COMMUNITY SERVICES AND
MINISTER RESPONSIBLE FOR
SENIORS' AND WOMEN'S ISSUES
(continued)

           The House in Committee of Supply (Section A); H. Bloy in the chair.

           The committee met at 2:45 p.m.

           On Vote 22: ministry operations, $285,688,000 (continued).

           M. Sather: I wanted to ask the minister about the order of Lieutenant-Governor-in-Council, No. 768, who approved an order on November 22 of last year, signed by the minister and the Deputy Premier, that amends…. On the recommendation of the Lieutenant-Governor, as attached, the Greater Vancouver regional district growth strategy exemption regulation is made.

           This regulation, essentially, deletes the authority of sections 853 to 862 and section 866, parts 4 to 7, of the Local Government Act. What it does is enable those municipalities that are trying to take land out of the green zone to do that. By the order of this regulation, if adopted by two-thirds of the votes at the GVRD, municipalities can take land out of the green zone.

           This is a big issue in my constituency. All our ALR land is in the green zone, and this is, essentially, a process whereby the municipality and others that are in the same position are enabled to take land out of the ALR for development.

           My question to the minister is: why are the minister and the provincial government enabling municipalities to take land out of the green zone and out of the ALR?

           Hon. I. Chong: I do want to say first and foremost that this order allows the GVRD to make those changes to the green zone boundaries so long as they are still consistent with the livable region strategic plan. But in order to make the change….

           Let's be very clear about it. This says that the proposed amendment bylaws must be initiated by the municipality having jurisdiction for the land. So if a municipality is not interested in making any changes and if the municipality does not initiate any changes, then nothing occurs.

           However, if the mayor and council, who are locally elected persons, feel they would like to make a change, they can do so. They must also have a public hearing held before the amendment bylaw is passed and, of course, allow for a two-thirds majority vote of this GVRD board to pass the bylaw.
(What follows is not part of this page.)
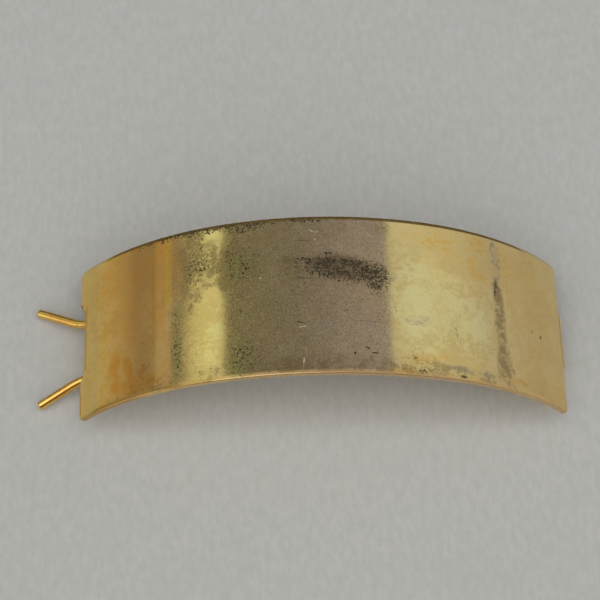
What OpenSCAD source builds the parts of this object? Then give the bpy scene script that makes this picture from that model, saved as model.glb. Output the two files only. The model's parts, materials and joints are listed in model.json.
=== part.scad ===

           But it does begin, first and foremost, with the municipality. If the member is concerned with the municipalities that he represents, then I think he would need to, first and foremost, speak with that mayor and council.

           M. Sather: Clearly, it's understood that unless a municipality initiates the action, they're not going to be taking land out of the ALR and the green zone. Unfortunately, the majority on the council of Maple Ridge are doing just that. They're trying to take land out of the green zone, and they're trying to take land out of the ALR.

           They can't do this without the actions of the minister and this government. So my question, then, is: does this government support taking land out of the ALR and the green zone, as would be very much indicated by this regulation?

           Hon. I. Chong: Local governments are in the best position to make decisions impacting their communities, and regional districts are the ideal bodies or entities that can ensure there is consistency among municipalities that make up the larger area that they represent. What we have allowed is that municipalities that wish to initiate changes, that want to bring forward changes within their lands that they have jurisdiction over, are able to do so. They will, as I say, have a requirement for a public hearing as well as a requirement to have a two-thirds vote of the GVRD.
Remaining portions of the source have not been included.